Zeal & Ardor sera le dernier groupe de la soirée à monter sur scène. Après une pause cette fois-ci bien plus longue – trop longue peut-être – l’intro se lance, annonciatrice d'un rituel bien étudié. Le public, conquis avant l’heure, exulte. Dès les premières notes, le show est léché. Même si le groupe est dans le sillon métallique depuis seulement peu de temps, ils manient l'art de la mise en scène. Le son retrouve enfin une clarté lumineuse. Les passages rapides se dissipent allègrement derrière les moments qui rappellent un rituel qui entraine son fidèle public dans un gospel de résurrection. Le chant éthéré se construit davantage dans une perspective polyphonique de sons et d’onomatopées qui participent au mystère profond dans lequel nous entraine Zeal & Ardor.
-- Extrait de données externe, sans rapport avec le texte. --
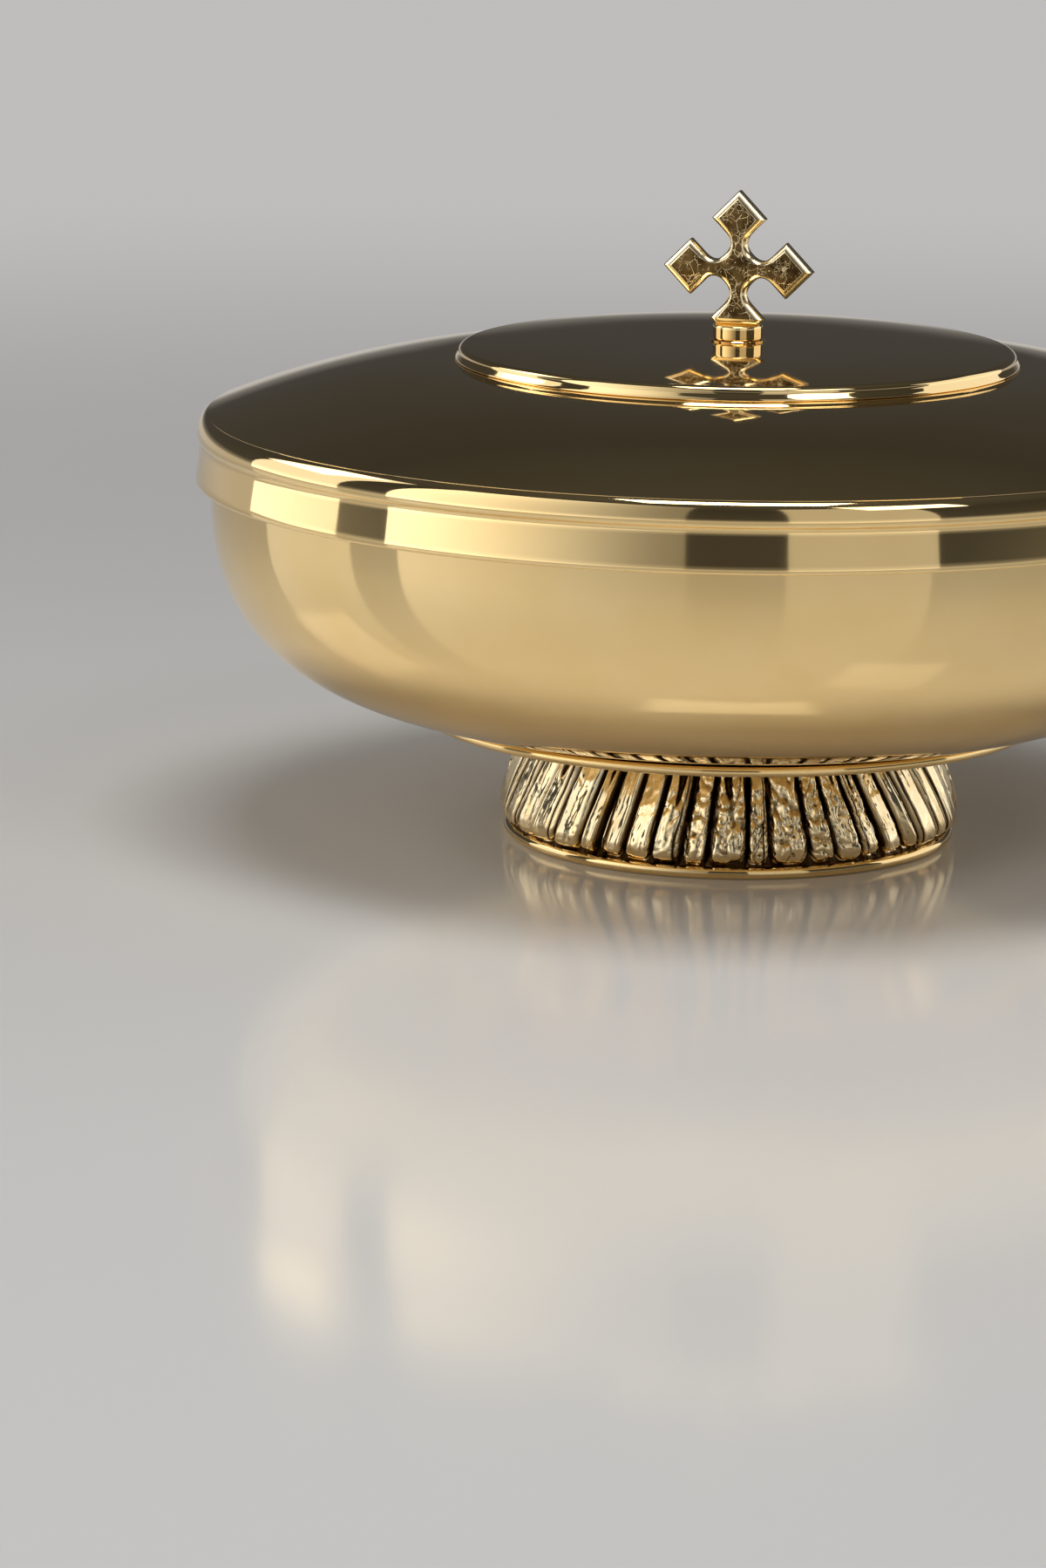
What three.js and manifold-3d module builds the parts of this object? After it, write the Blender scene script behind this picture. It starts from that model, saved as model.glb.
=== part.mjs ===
// Ciborium: a wide polished cup on a low cast foot, with a lift-off lid that carries a cross.
// Millimetres, +Z up. The origin is the centre of the ring that the foot stands on.
import * as THREE from 'three';
import { mergeVertices } from 'three/addons/utils/BufferGeometryUtils.js';
import Module from 'manifold-3d';

const wasm = await Module();
wasm.setup();

// Facets round the axis. All are multiples of four, so each piece reaches its full width along X and Y.
const FINE = 48;
const MEDIUM = 32;
const COARSE = 20;

// Radial play where a plain bolt or spigot passes through a hole
const PLAY = 0.1;

// Heights of the foot, from the table up
const RING_TOP = 1.9;
const FLANGE_UNDERSIDE = 19.1;
const FLANGE_TOP = 20.8;

// Foot band: a cast ring with rough flutes, widest just above its lower edge and drawn in at the top
const BAND_BORE = 33.6;
const BAND_BORE_TOP = 28.4;
const BAND_BORE_KNEE = 7;
const BAND_WIDEST = 36.9;
const BAND_WIDEST_HEIGHT = 4.6;
const BAND_TOP_RADIUS = 32;
const BAND_TUCK = 0.6;
const BAND_CURVE = 1.25;
const BAND_LEVELS = [3.1, BAND_WIDEST_HEIGHT, 8.5, 12.5, 16, 18.6];
const FLUTE_COUNT = 46;
const FLUTE_DEPTH = 0.7;
const FLUTE_STEPS = 3;
const FLUTE_FAN = 0.2;
const SCALLOP_HEIGHT = 0.9;

// Base ring: the smooth ring that meets the table, with a spigot inside the band
const RING_RADIUS = 35.9;
const RING_SEAT_RADIUS = 35.2;
const RING_BORE = 32.3;
const RING_LIP_BORE = 29;
const RING_LIP_UNDERSIDE = 2.2;
const RING_LIP_TOP = 3.6;

// Parts that draw the foot up against the cup
const ROD_RADIUS = 3;
const ROD_BOTTOM = 1.2;
const ROD_TOP = 19.2;
const BOSS_RADIUS = 7;
const BOSS_BOTTOM = 14.8;
const PLATE_THICKNESS = 1.5;
const PLATE_CROWN_UNDERSIDE = 9.3;
const PLATE_CROWN_RADIUS = 12;
const PLATE_RIM_RADIUS = 24;
const FOOT_NUT_WIDTH = 10;
const FOOT_NUT_HEIGHT = 5;
const FOOT_WASHER_RADIUS = 6.4;
const FOOT_WASHER_HEIGHT = 1.2;
const SPRING_WASHER_RADIUS = 5.4;
const SPRING_WASHER_HEIGHT = 1.4;

// Flange plate between the foot and the cup
const FLANGE_RADIUS = 49.8;
const FLANGE_SPIGOT_OUTER = 28.2;
const FLANGE_SPIGOT_INNER = 26.8;
const FLANGE_SPIGOT_DROP = 1.2;

// Cup: flat under the middle, then one full round up to an upright wall
const CUP_FLAT_RADIUS = 35.5;
const CUP_RADIUS = 82.65;
const CUP_ROUND_TOP = 56.3;
const CUP_ROUNDNESS = 2.59;
const CUP_WALL = 1.2;
const CUP_MOUTH = 63.4;
const RIM_RING_RADIUS = 83.7;
const RIM_RING_BOTTOM = 60.9;
const RIM_RING_TOP = 63.5;

// Lid band: the skirt outside the cup's mouth and the bead above it
const SKIRT_BOTTOM = 56.4;
const SKIRT_RADIUS = 85;
const SKIRT_BORE = 83.9;
const CREASE_HEIGHT = 63.3;
const CREASE_RADIUS = 84.35;
const BEAD_ROUND = 1.8;
const BEAD_HEIGHT = 65.2;
const LID_SEAT = 63.6;
const LID_SEAT_BORE = 81;
const DOME_SEAT = 65.9;
const DOME_SEAT_RADIUS = 83.2;

// Lid dome: flat under the disc, then falling ever faster to the band
const DOME_TOP = 75.6;
const DOME_FLAT_RADIUS = 44;
const DOME_REACH = 41;
const DOME_DROP = 9.3;
const DOME_CURVE = 1.8;
const DOME_WALL = 1;

// Raised disc on the dome: nearly flat in the middle, rounding off towards its edge
const DISC_RADIUS = 44.4;
const DISC_SHOULDER_RADIUS = 43.8;
const DISC_SHOULDER_HEIGHT = 1.35;
const DISC_EDGE_REACH = 1.08;
const DISC_EDGE_RISE = 0.8;
const DISC_CROWN = 1.05;
const DISC_CROWN_POWER = 4;
const DISC_TOP = DOME_TOP + DISC_SHOULDER_HEIGHT + DISC_EDGE_RISE + DISC_CROWN;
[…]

Outre les éléments Black Metal, le groupe manie donc à merveille les moments blues, tout en restant assurément violent. On a l’impression d’être face à un groupe Américain et non Suisse, tant les ambiances proposées sont travaillées, et suggèrent sans hésiter l’idée que l’on pourrait se faire du Black’n’Blues, genre qu’ils auront peut-être inventé ou, au pire, contribué à développer et à façonner. Ainsi, leur musique propose un mélange d’une beauté terrible et d’une originalité complexe.

Au final, cette soirée aura vu se succéder quatre groupes très différents mais qui avaient tous une chose en commun : un univers propre, un talent de composition d’une grande finesse. L’honnêteté artistique des musiciens a fini par me persuader de la qualité de ces quatre formations, que je reverrai avec plaisir sur d’autres dates en France. Il me reste désormais à remercier Ondes Noires pour cette soirée excellente, pour l’accueil chaleureux et l’organisation rigoureuse. On attend avec impatience l’annonce des prochaines dates, qui, je l’espère, rencontreront le même succès.